Work to do — Give the data below again, word for word.

=======

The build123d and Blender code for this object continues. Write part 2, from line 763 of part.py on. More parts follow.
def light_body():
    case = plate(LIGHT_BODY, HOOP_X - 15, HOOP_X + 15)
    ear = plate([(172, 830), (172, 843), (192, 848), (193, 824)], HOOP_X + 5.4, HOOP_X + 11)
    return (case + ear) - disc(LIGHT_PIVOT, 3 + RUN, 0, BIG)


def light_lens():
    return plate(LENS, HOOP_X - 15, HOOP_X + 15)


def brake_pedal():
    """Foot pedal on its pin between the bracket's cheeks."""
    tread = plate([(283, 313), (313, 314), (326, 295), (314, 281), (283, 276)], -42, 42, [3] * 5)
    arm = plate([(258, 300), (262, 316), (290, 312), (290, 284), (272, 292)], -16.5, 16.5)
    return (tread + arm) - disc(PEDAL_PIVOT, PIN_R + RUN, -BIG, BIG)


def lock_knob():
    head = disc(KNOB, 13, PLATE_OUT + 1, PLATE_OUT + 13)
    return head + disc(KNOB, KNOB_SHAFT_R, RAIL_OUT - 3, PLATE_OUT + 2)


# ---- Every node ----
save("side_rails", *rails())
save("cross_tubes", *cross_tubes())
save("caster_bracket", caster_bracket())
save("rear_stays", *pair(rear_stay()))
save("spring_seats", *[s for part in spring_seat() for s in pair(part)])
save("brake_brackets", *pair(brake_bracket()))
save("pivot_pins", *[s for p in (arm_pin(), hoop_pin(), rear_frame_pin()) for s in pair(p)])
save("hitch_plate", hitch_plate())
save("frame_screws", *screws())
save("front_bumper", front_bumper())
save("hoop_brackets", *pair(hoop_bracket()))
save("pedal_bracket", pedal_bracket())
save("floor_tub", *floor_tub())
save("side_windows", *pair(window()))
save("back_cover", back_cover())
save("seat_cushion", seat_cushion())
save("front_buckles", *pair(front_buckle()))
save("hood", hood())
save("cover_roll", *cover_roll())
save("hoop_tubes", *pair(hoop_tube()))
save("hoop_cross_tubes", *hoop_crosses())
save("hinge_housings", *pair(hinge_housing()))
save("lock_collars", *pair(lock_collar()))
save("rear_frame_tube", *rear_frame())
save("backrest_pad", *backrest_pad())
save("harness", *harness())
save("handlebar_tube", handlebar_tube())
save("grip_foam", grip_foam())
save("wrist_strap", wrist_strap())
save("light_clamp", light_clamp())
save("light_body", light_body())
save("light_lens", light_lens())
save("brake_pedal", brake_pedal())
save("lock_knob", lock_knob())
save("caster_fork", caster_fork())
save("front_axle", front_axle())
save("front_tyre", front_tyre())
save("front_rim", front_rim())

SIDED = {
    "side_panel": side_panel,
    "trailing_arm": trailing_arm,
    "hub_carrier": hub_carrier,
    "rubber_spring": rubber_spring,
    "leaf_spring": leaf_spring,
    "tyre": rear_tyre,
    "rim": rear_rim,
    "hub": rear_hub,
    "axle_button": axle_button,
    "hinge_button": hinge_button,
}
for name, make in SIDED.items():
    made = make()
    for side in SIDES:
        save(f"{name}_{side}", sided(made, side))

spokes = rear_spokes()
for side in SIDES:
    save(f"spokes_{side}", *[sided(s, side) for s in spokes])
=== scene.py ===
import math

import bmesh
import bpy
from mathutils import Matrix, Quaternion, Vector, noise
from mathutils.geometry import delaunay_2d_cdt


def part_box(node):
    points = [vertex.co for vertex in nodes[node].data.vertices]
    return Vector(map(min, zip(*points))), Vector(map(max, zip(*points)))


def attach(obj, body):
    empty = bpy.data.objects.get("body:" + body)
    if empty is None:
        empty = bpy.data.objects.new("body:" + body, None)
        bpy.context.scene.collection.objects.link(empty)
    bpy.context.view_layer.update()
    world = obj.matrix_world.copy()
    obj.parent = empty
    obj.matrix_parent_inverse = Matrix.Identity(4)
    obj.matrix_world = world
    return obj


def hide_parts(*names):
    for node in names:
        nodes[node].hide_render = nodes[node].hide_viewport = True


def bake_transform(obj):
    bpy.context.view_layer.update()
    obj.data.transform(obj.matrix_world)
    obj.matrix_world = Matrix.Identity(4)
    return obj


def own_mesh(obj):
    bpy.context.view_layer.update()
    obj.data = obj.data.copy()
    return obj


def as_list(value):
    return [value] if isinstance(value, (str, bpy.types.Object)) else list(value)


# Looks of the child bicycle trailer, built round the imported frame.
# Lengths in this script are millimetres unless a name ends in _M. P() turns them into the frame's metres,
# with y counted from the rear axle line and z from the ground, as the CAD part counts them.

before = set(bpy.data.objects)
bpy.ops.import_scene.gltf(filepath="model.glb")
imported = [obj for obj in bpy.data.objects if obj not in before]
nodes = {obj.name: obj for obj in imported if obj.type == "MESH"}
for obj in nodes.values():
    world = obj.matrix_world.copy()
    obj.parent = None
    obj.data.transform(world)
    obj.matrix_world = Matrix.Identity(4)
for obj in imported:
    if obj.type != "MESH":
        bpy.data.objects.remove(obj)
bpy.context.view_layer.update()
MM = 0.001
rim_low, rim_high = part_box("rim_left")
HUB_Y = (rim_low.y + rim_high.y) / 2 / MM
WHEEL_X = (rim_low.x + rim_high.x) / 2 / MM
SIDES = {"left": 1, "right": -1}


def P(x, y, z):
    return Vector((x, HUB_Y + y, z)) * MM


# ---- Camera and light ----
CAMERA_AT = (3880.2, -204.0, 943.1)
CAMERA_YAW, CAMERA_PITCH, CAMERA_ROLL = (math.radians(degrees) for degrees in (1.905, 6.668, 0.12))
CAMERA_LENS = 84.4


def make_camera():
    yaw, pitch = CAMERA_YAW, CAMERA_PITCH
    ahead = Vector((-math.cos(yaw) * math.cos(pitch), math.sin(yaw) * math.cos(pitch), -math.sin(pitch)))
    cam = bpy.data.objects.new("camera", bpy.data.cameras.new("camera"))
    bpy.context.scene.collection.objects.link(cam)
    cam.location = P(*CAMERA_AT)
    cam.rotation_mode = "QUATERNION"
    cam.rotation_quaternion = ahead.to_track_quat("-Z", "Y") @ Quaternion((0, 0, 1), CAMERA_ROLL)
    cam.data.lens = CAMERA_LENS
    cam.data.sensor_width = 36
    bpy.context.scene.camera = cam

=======

Result for this task —
The build123d and Blender code for this object continues. Write part 2, from line 763 of part.py on. More parts follow.
def light_body():
    case = plate(LIGHT_BODY, HOOP_X - 15, HOOP_X + 15)
    ear = plate([(172, 830), (172, 843), (192, 848), (193, 824)], HOOP_X + 5.4, HOOP_X + 11)
    return (case + ear) - disc(LIGHT_PIVOT, 3 + RUN, 0, BIG)


def light_lens():
    return plate(LENS, HOOP_X - 15, HOOP_X + 15)


def brake_pedal():
    """Foot pedal on its pin between the bracket's cheeks."""
    tread = plate([(283, 313), (313, 314), (326, 295), (314, 281), (283, 276)], -42, 42, [3] * 5)
    arm = plate([(258, 300), (262, 316), (290, 312), (290, 284), (272, 292)], -16.5, 16.5)
    return (tread + arm) - disc(PEDAL_PIVOT, PIN_R + RUN, -BIG, BIG)


def lock_knob():
    head = disc(KNOB, 13, PLATE_OUT + 1, PLATE_OUT + 13)
    return head + disc(KNOB, KNOB_SHAFT_R, RAIL_OUT - 3, PLATE_OUT + 2)


# ---- Every node ----
save("side_rails", *rails())
save("cross_tubes", *cross_tubes())
save("caster_bracket", caster_bracket())
save("rear_stays", *pair(rear_stay()))
save("spring_seats", *[s for part in spring_seat() for s in pair(part)])
save("brake_brackets", *pair(brake_bracket()))
save("pivot_pins", *[s for p in (arm_pin(), hoop_pin(), rear_frame_pin()) for s in pair(p)])
save("hitch_plate", hitch_plate())
save("frame_screws", *screws())
save("front_bumper", front_bumper())
save("hoop_brackets", *pair(hoop_bracket()))
save("pedal_bracket", pedal_bracket())
save("floor_tub", *floor_tub())
save("side_windows", *pair(window()))
save("back_cover", back_cover())
save("seat_cushion", seat_cushion())
save("front_buckles", *pair(front_buckle()))
save("hood", hood())
save("cover_roll", *cover_roll())
save("hoop_tubes", *pair(hoop_tube()))
save("hoop_cross_tubes", *hoop_crosses())
save("hinge_housings", *pair(hinge_housing()))
save("lock_collars", *pair(lock_collar()))
save("rear_frame_tube", *rear_frame())
save("backrest_pad", *backrest_pad())
save("harness", *harness())
save("handlebar_tube", handlebar_tube())
save("grip_foam", grip_foam())
save("wrist_strap", wrist_strap())
save("light_clamp", light_clamp())
save("light_body", light_body())
save("light_lens", light_lens())
save("brake_pedal", brake_pedal())
save("lock_knob", lock_knob())
save("caster_fork", caster_fork())
save("front_axle", front_axle())
save("front_tyre", front_tyre())
save("front_rim", front_rim())

SIDED = {
    "side_panel": side_panel,
    "trailing_arm": trailing_arm,
    "hub_carrier": hub_carrier,
    "rubber_spring": rubber_spring,
    "leaf_spring": leaf_spring,
    "tyre": rear_tyre,
    "rim": rear_rim,
    "hub": rear_hub,
    "axle_button": axle_button,
    "hinge_button": hinge_button,
}
for name, make in SIDED.items():
    made = make()
    for side in SIDES:
        save(f"{name}_{side}", sided(made, side))

spokes = rear_spokes()
for side in SIDES:
    save(f"spokes_{side}", *[sided(s, side) for s in spokes])
=== scene.py ===
import math

import bmesh
import bpy
from mathutils import Matrix, Quaternion, Vector, noise
from mathutils.geometry import delaunay_2d_cdt


def part_box(node):
    points = [vertex.co for vertex in nodes[node].data.vertices]
    return Vector(map(min, zip(*points))), Vector(map(max, zip(*points)))


def attach(obj, body):
    empty = bpy.data.objects.get("body:" + body)
    if empty is None:
        empty = bpy.data.objects.new("body:" + body, None)
        bpy.context.scene.collection.objects.link(empty)
    bpy.context.view_layer.update()
    world = obj.matrix_world.copy()
    obj.parent = empty
    obj.matrix_parent_inverse = Matrix.Identity(4)
    obj.matrix_world = world
    return obj


def hide_parts(*names):
    for node in names:
        nodes[node].hide_render = nodes[node].hide_viewport = True


def bake_transform(obj):
    bpy.context.view_layer.update()
    obj.data.transform(obj.matrix_world)
    obj.matrix_world = Matrix.Identity(4)
    return obj


def own_mesh(obj):
    bpy.context.view_layer.update()
    obj.data = obj.data.copy()
    return obj


def as_list(value):
    return [value] if isinstance(value, (str, bpy.types.Object)) else list(value)


# Looks of the child bicycle trailer, built round the imported frame.
# Lengths in this script are millimetres unless a name ends in _M. P() turns them into the frame's metres,
# with y counted from the rear axle line and z from the ground, as the CAD part counts them.

before = set(bpy.data.objects)
bpy.ops.import_scene.gltf(filepath="model.glb")
imported = [obj for obj in bpy.data.objects if obj not in before]
nodes = {obj.name: obj for obj in imported if obj.type == "MESH"}
for obj in nodes.values():
    world = obj.matrix_world.copy()
    obj.parent = None
    obj.data.transform(world)
    obj.matrix_world = Matrix.Identity(4)
for obj in imported:
    if obj.type != "MESH":
        bpy.data.objects.remove(obj)
bpy.context.view_layer.update()
MM = 0.001
rim_low, rim_high = part_box("rim_left")
HUB_Y = (rim_low.y + rim_high.y) / 2 / MM
WHEEL_X = (rim_low.x + rim_high.x) / 2 / MM
SIDES = {"left": 1, "right": -1}


def P(x, y, z):
    return Vector((x, HUB_Y + y, z)) * MM


# ---- Camera and light ----
CAMERA_AT = (3880.2, -204.0, 943.1)
CAMERA_YAW, CAMERA_PITCH, CAMERA_ROLL = (math.radians(degrees) for degrees in (1.905, 6.668, 0.12))
CAMERA_LENS = 84.4


def make_camera():
    yaw, pitch = CAMERA_YAW, CAMERA_PITCH
    ahead = Vector((-math.cos(yaw) * math.cos(pitch), math.sin(yaw) * math.cos(pitch), -math.sin(pitch)))
    cam = bpy.data.objects.new("camera", bpy.data.cameras.new("camera"))
    bpy.context.scene.collection.objects.link(cam)
    cam.location = P(*CAMERA_AT)
    cam.rotation_mode = "QUATERNION"
    cam.rotation_quaternion = ahead.to_track_quat("-Z", "Y") @ Quaternion((0, 0, 1), CAMERA_ROLL)
    cam.data.lens = CAMERA_LENS
    cam.data.sensor_width = 36
    bpy.context.scene.camera = cam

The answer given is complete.